Electrical Requirements for Level 2 Charger Installation
Installing a Level 2 EV charger involves substantial electrical work to safely deliver the high power levels required. Understanding these requirements helps you plan your installation and budget appropriately.
Dedicated 240-Volt Circuit
Level 2 EV chargers must be installed on a dedicated electrical circuit, meaning no other devices or outlets share that circuit. This dedicated circuit prevents overloading and ensures the charger has consistent power delivery without interference from other electrical loads.
The 240-volt circuit uses two 120-volt hot conductors, a neutral conductor, and a ground conductor. This configuration is identical to what's used for electric dryers and ranges. However, unlike a dryer that you use occasionally, an EV charger may operate for many hours continuously, placing sustained demand on the electrical circuit.
The dedicated circuit runs from a circuit breaker in your main electrical panel, through conduit and wiring, to the location where the charger will be installed. The entire circuit must be properly sized for the charger's power requirements and installed according to National Electrical Code (NEC) standards and local building codes.

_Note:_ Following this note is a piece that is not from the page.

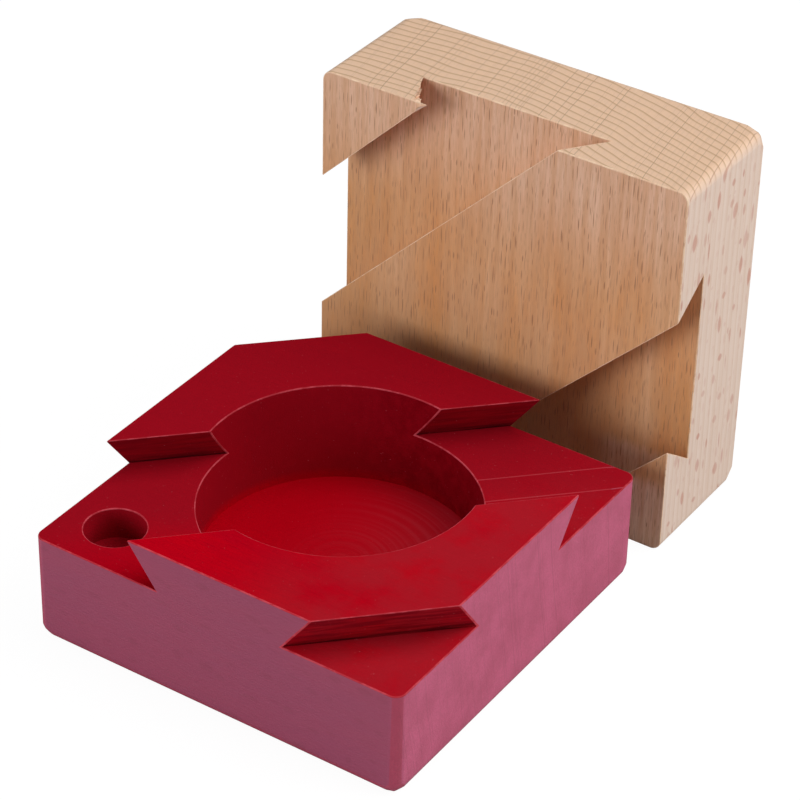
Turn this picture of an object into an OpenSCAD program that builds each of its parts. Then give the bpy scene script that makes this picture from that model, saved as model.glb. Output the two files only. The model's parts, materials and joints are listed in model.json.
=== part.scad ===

Circuit Breaker and Wire Sizing
The circuit breaker and wire sizing depend on the specific charger's power requirements. EV chargers are considered continuous loads under the NEC, meaning they may operate at maximum capacity for three hours or more. For continuous loads, the circuit must be sized at 125% of the maximum current draw.
Most home Level 2 chargers operate at 30, 40, 48, or 60 amps maximum draw. For these chargers, the required circuit breaker sizes are:
- 30-amp charger: Requires 40-amp circuit breaker and 8 AWG copper wire (or 6 AWG aluminum)
- 40-amp charger: Requires 50-amp circuit breaker and 6 AWG copper wire (or 4 AWG aluminum)
- 48-amp charger: Requires 60-amp circuit breaker and 4 AWG copper wire (or 2 AWG aluminum)
- 60-amp charger: Requires 75-amp circuit breaker and 4 AWG copper wire (or 2 AWG aluminum)
These wire sizes assume copper conductors and runs of less than 100 feet. Longer runs may require larger wire to compensate for voltage drop. The wire must also be rated for the installation environment - for instance, wire running through hot attics requires higher temperature ratings.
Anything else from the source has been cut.